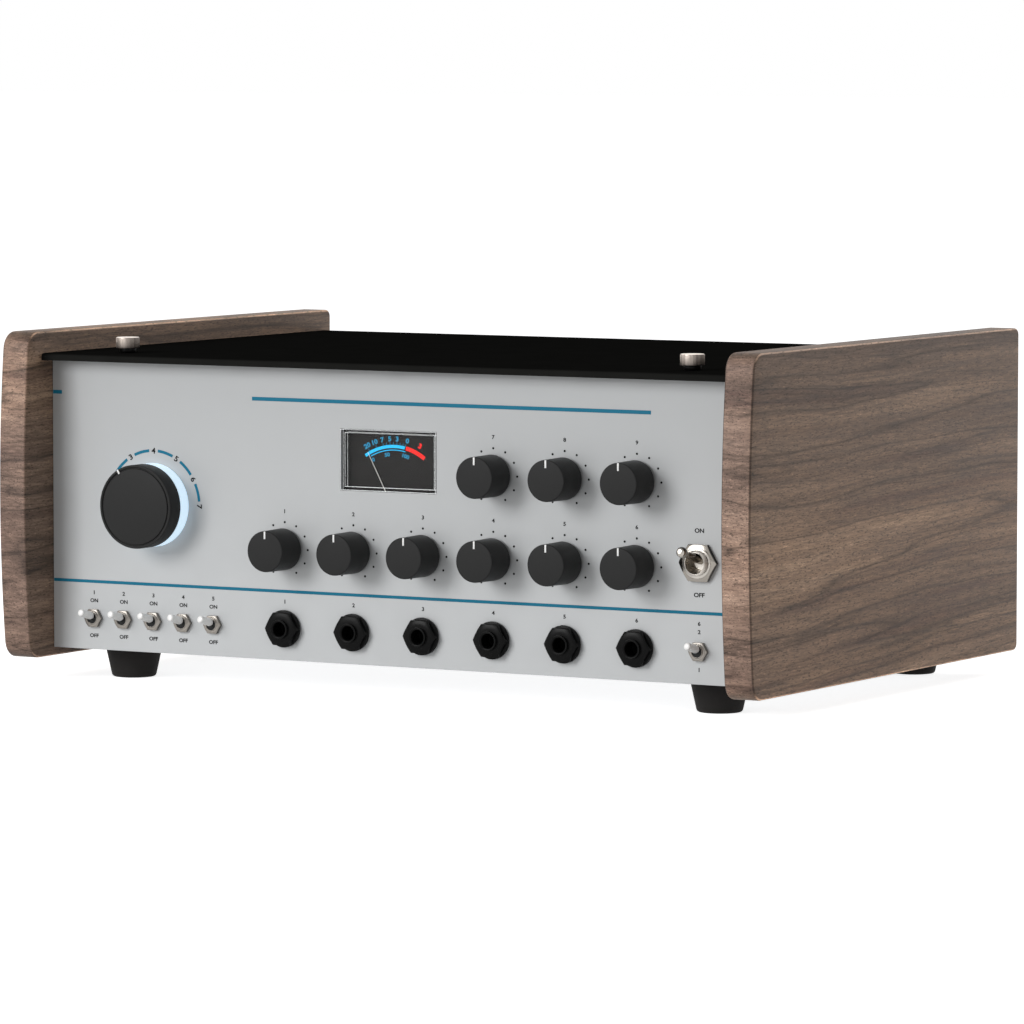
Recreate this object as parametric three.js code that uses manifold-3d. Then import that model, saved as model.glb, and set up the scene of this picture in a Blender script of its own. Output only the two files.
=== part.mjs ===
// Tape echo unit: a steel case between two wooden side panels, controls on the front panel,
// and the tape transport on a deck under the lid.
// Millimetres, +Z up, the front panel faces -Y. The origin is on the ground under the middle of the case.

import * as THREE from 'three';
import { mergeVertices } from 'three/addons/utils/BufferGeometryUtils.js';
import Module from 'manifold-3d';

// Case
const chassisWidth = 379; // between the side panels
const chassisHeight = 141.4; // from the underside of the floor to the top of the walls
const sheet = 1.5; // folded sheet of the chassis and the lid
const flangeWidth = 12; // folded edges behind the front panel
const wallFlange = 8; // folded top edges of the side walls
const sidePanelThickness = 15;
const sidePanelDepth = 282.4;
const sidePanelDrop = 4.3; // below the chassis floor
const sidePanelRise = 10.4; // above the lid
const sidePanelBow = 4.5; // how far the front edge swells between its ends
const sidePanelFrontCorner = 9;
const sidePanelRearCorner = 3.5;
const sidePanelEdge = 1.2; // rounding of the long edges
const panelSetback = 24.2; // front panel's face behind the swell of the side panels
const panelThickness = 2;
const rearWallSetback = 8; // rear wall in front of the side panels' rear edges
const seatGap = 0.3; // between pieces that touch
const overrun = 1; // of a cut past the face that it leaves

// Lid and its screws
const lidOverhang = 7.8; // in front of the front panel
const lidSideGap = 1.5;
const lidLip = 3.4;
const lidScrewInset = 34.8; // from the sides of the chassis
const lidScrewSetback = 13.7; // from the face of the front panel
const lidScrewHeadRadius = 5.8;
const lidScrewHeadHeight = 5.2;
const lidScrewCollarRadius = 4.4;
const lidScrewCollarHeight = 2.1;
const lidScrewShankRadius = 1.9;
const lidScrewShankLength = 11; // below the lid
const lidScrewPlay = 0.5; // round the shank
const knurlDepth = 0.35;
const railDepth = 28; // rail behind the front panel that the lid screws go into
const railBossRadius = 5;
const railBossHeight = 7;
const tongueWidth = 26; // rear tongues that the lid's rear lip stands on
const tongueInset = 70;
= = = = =
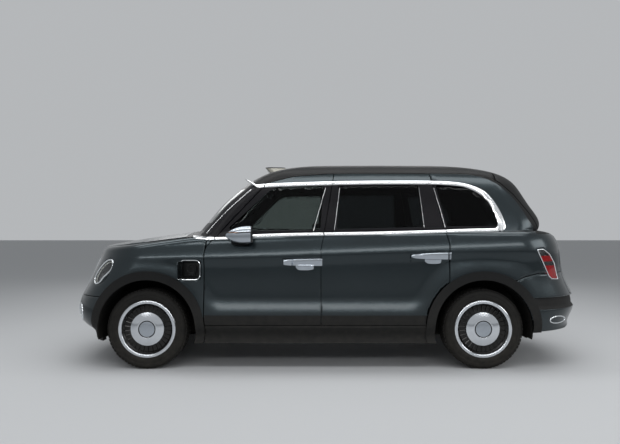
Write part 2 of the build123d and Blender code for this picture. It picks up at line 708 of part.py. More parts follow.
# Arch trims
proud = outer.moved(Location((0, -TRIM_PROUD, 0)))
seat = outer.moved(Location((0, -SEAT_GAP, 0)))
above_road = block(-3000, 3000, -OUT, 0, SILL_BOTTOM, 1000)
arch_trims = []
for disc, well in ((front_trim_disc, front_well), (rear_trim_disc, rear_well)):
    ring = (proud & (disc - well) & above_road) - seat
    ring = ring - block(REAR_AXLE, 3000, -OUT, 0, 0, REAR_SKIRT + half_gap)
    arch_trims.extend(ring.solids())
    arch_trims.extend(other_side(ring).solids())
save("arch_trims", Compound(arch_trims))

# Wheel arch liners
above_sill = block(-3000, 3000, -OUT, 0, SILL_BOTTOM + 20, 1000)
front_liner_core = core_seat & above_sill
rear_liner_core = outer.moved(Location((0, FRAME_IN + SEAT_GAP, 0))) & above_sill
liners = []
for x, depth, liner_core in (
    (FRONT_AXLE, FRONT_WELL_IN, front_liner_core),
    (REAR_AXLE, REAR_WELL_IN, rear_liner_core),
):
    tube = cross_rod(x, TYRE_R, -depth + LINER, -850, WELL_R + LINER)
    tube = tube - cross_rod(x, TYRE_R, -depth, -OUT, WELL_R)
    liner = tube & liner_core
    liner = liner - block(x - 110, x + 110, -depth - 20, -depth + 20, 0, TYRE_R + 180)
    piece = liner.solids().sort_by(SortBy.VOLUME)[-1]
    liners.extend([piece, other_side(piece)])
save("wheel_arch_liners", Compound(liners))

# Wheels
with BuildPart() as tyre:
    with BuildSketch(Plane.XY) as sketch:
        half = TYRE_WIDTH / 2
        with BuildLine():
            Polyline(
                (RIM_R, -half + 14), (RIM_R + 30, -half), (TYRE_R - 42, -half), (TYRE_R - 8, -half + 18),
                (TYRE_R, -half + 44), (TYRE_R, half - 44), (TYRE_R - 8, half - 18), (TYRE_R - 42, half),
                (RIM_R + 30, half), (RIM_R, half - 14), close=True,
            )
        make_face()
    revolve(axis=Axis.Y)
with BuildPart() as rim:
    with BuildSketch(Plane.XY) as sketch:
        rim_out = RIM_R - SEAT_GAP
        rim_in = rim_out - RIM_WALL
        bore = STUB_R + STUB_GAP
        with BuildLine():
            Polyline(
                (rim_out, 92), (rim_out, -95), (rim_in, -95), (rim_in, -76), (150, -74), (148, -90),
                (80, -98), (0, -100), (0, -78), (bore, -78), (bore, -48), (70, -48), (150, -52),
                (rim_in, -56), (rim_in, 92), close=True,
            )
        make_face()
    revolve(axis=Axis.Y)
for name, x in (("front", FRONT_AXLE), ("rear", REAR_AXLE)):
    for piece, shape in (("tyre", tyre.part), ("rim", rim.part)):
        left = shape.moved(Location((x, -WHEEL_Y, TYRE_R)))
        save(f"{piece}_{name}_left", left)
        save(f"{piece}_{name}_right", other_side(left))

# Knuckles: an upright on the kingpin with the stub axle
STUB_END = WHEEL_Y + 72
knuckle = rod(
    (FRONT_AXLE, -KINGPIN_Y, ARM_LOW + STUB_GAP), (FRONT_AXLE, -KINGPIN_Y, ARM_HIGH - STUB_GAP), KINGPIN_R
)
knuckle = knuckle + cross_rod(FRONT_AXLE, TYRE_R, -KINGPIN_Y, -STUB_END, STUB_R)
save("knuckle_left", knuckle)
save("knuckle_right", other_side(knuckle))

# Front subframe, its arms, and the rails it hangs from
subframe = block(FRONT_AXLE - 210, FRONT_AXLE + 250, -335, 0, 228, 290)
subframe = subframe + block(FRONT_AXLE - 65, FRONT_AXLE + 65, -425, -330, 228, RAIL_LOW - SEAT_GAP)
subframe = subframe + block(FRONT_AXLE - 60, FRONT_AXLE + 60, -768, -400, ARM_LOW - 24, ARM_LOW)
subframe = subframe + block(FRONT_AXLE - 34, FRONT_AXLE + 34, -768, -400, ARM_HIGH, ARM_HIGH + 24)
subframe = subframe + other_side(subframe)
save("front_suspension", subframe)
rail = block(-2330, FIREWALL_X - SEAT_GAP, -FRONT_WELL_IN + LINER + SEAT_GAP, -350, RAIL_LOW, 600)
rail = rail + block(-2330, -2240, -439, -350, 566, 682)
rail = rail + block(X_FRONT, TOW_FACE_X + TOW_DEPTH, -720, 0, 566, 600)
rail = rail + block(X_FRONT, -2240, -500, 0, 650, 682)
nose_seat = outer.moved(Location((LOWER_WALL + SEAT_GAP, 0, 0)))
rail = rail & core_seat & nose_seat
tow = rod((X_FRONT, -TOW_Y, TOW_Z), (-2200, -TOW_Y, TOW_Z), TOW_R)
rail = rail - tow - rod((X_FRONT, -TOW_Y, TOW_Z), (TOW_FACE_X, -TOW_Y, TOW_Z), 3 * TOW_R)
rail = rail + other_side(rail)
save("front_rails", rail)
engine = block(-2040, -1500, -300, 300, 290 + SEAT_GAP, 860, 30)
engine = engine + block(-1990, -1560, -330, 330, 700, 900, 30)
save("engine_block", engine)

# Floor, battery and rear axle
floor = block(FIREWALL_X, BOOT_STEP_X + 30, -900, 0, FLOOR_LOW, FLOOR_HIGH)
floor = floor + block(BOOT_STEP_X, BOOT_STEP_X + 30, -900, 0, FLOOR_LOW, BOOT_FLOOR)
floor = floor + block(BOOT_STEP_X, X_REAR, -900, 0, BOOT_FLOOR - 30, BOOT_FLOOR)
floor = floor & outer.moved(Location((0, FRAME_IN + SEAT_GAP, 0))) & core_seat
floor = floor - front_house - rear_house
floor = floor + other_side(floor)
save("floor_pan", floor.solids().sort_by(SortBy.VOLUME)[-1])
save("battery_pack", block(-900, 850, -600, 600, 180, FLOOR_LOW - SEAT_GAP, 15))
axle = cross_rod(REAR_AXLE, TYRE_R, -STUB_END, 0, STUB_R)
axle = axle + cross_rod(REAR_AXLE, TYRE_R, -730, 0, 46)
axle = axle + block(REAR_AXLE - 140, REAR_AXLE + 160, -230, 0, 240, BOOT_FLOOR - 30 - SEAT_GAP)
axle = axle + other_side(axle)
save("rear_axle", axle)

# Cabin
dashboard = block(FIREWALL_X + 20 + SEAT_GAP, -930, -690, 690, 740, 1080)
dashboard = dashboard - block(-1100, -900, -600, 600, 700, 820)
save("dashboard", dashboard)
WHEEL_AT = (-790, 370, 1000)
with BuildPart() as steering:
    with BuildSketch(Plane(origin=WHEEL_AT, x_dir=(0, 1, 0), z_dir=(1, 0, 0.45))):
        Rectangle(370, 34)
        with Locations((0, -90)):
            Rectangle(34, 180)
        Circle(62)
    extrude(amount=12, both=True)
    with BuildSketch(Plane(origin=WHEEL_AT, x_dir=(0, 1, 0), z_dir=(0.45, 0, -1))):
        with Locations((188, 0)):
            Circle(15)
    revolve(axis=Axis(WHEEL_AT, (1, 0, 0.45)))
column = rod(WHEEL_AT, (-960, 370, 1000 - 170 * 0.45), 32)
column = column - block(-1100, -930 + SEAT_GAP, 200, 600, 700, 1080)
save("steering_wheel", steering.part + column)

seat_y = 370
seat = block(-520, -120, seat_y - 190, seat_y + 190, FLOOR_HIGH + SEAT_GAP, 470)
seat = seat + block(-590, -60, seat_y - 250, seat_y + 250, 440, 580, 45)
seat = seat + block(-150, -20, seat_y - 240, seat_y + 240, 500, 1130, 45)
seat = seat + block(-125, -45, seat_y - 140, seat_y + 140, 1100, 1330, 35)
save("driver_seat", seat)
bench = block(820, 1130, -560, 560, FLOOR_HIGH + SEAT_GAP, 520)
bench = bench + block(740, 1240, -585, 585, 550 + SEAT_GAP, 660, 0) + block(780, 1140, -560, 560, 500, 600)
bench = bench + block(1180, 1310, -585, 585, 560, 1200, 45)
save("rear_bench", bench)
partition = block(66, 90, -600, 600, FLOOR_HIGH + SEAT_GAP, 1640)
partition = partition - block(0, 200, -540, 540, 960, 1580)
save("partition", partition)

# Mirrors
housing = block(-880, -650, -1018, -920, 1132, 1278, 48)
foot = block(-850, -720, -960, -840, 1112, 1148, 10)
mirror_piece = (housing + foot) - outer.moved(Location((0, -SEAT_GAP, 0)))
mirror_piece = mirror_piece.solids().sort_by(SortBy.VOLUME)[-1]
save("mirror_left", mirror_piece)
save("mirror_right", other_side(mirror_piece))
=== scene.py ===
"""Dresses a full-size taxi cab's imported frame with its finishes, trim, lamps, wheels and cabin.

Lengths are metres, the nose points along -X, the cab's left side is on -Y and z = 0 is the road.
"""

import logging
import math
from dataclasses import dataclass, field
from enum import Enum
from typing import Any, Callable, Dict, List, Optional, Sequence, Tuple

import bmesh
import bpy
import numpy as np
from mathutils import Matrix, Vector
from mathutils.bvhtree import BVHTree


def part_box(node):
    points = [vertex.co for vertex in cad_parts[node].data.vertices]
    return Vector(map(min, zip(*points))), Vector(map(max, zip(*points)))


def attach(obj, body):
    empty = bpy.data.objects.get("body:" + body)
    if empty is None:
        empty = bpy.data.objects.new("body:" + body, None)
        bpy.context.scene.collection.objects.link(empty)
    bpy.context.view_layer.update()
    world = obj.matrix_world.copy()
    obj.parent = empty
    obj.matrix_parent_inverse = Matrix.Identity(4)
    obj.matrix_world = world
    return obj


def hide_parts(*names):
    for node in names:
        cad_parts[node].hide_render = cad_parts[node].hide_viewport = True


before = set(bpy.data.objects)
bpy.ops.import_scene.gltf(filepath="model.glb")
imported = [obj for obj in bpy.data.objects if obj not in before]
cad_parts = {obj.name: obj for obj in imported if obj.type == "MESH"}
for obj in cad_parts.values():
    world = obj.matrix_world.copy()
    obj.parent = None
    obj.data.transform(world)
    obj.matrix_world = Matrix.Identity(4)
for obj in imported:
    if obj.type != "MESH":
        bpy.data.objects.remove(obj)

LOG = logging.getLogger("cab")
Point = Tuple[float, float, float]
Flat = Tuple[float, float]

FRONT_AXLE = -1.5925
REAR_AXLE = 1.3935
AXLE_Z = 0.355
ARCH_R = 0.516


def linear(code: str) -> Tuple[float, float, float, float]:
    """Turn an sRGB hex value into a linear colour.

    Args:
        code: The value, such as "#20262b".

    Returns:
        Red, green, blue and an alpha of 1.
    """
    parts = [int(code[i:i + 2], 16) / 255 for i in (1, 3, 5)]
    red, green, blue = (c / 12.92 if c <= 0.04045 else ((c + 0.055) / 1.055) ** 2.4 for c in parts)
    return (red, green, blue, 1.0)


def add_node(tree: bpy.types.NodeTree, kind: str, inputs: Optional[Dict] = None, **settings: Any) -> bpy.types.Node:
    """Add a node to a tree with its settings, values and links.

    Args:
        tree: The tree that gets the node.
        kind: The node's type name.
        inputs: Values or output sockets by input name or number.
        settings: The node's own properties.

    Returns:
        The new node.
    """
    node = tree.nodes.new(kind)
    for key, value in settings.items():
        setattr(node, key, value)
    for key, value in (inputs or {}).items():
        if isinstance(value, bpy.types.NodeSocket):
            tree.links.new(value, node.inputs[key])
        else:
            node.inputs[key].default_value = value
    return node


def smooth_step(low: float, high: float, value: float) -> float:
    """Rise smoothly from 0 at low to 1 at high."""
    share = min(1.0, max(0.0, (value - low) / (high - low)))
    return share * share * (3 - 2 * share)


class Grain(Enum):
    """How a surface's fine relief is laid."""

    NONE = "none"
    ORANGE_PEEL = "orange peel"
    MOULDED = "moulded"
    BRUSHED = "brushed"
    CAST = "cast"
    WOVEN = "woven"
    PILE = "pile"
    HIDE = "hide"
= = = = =
## STATED PROBLEM:
Only the lines running from the line with "Recreate this object" through the line with "const overrun = 1;" should be repeated, exactly and with both ends kept.

## OUTPUT:
Recreate this object as parametric three.js code that uses manifold-3d. Then import that model, saved as model.glb, and set up the scene of this picture in a Blender script of its own. Output only the two files.
=== part.mjs ===
// Tape echo unit: a steel case between two wooden side panels, controls on the front panel,
// and the tape transport on a deck under the lid.
// Millimetres, +Z up, the front panel faces -Y. The origin is on the ground under the middle of the case.

import * as THREE from 'three';
import { mergeVertices } from 'three/addons/utils/BufferGeometryUtils.js';
import Module from 'manifold-3d';

// Case
const chassisWidth = 379; // between the side panels
const chassisHeight = 141.4; // from the underside of the floor to the top of the walls
const sheet = 1.5; // folded sheet of the chassis and the lid
const flangeWidth = 12; // folded edges behind the front panel
const wallFlange = 8; // folded top edges of the side walls
const sidePanelThickness = 15;
const sidePanelDepth = 282.4;
const sidePanelDrop = 4.3; // below the chassis floor
const sidePanelRise = 10.4; // above the lid
const sidePanelBow = 4.5; // how far the front edge swells between its ends
const sidePanelFrontCorner = 9;
const sidePanelRearCorner = 3.5;
const sidePanelEdge = 1.2; // rounding of the long edges
const panelSetback = 24.2; // front panel's face behind the swell of the side panels
const panelThickness = 2;
const rearWallSetback = 8; // rear wall in front of the side panels' rear edges
const seatGap = 0.3; // between pieces that touch
const overrun = 1; // of a cut past the face that it leaves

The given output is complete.